Guerra na Ucrânia - a paz e as narrativas

Na civilização do espectáculo domina a volubilidade do humor social sobre os protagonistas, de que é exemplo alguma crítica sobre o Presidente ucraniano, que de herói passou a potencial vilão. Mas que poderia Zelensky ter feito de diferente?


A guerra na Ucrânia mediatizada em tempo real, confirmou a comunicação social como uma nova dimensão online do conflito e a importância de narrativas politicamente motivadas para interpretação dos factos. Infelizmente, é a civilização do espectáculo, com o primado da imagem forte, trágica que capta a atenção e audiências, em detrimento de análise rigorosa e isenta. Com a repetição das mesmas notícias e imagens corre-se o risco de intoxicação informativa e cansaço do espectador, anulando indignação e suscitando indiferença.

A paz é uma urgência e uma necessidade, pelo povo da Ucrânia em primeiro lugar. Deve ser objectivo prioritário das instituições internacionais, dos governos e dos cidadãos. As consequências económicas imediatas e a médio prazo da guerra exigirão um esforço concertado para a sua menorização, em especial o risco da fome em tantos países que tudo parece sugerir estar a ser convertida em arma política. Isso e a possível generalização do conflito. Por isso, rigor e isenção são essenciais.

A notícia de um longo comboio transportando tanques e outras viaturas militares para a fronteira sul da Bielorrússia, sugerindo que o seu destino poderia ser a Ucrânia e invasão possível pelo exército da Bielorrússia: dedução possível, dado o contexto. Mas sugerir que isso poderia constituir resposta militar a envolvimento militar polaco em território ucraniano foi surpreendente. Primeiro, porque uma realidade é permitir a passagem pelo seu território de armamento defensivo para um país independente vítima de invasão militar externa, outra é combater directamente com o seu exército. Segundo, porque o objectivo é preparar o espectador para nova invasão da Ucrânia pela Bielorrússia usando como álibi putativa intervenção polaca. Talvez para libertação e desnazificação da Polónia, como se mencionou na Duma, o parlamento russo. Este é o tipo de intervenção mediática que não serve nem a verdade nem a isenção informativa.

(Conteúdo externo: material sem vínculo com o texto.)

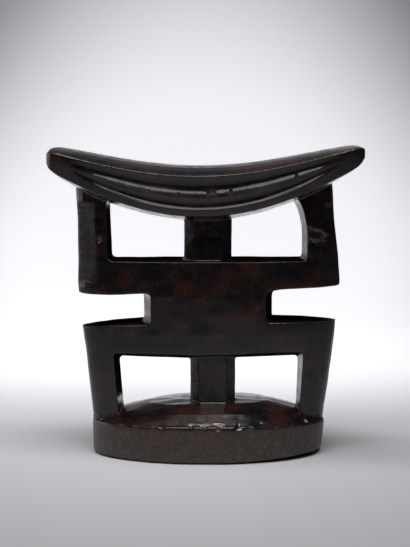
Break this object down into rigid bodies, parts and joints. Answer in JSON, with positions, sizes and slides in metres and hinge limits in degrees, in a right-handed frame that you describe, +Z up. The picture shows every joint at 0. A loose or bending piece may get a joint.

Terá a paz que esperar que os tanques russos entrem em Kiev ou que os mísseis arrasem Kiev, Kharkiv, Odessa e Lvyv, como em Mariupol? A destruição, em directo, da Ucrânia, da sua cultura e das suas tradições, o caminho para a paz final dos cemitérios?

Na civilização do espectáculo domina a volubilidade do humor social sobre os protagonistas, de que é exemplo alguma crítica sobre o Presidente ucraniano, que de herói passou a potencial vilão. Que poderia Zelensky ter feito de diferente? Fugir e aceitar o exílio que os norte-americanos lhe terão proposto, ao abrigo da longa mão russa que o tentaria envenenar como fez a outros? Render-se, permitindo à Rússia chegar sem dor às fronteiras do Ocidente, NATO e União Europeia?

Como Churchill, soube inspirar a resistência do seu povo, o heroísmo do seu exército e lutou com as armas possíveis para mobilizar a opinião pública mundial, um objectivo indispensável perante a desproporção de forças. Invocar a ambição russa de restabelecer a influência soviética na Europa será artimanha mentirosa quando o próprio Presidente Putin invoca esse desiderato? Antecipação de um futuro negro e doloroso que esses povos europeus não ignoram e temem? Mas sugerindo que acabará como mais um corrupto no pós-guerra, numa Ucrânia de formidáveis interesses ocultos, ao serviço de uma nova internacional negra, povoada de nazis pronta a impor o fascismo às democracias liberais? Parece-me an unfair step too far! Quase serviço a uma narrativa bem conhecida!

Como cidadão empenhado, atordoado pelo sacrifício imenso do povo ucraniano, só posso desejar que prevaleçam a razão, decência e humanidade, mas que as armas necessárias cheguem a tempo de evitar a aniquilação, com a qual nada terá valido a pena. Não creio que onda antidemocrática potencial venha do lado ucraniano. A tradição de fomentar discórdia, estimular dissensão entre nacionalidades e povos e apoiar a mais iníqua extrema-direita é do Kremlin. Acredito que Zelensky não quer a paz dos cemitérios e que luta pela sua Pátria. E recordo o poema de John Donne que Hemingway invocou no seu livro: não me perguntem por quem os sinos dobram, os sinos (em Kiev) também dobram por nós!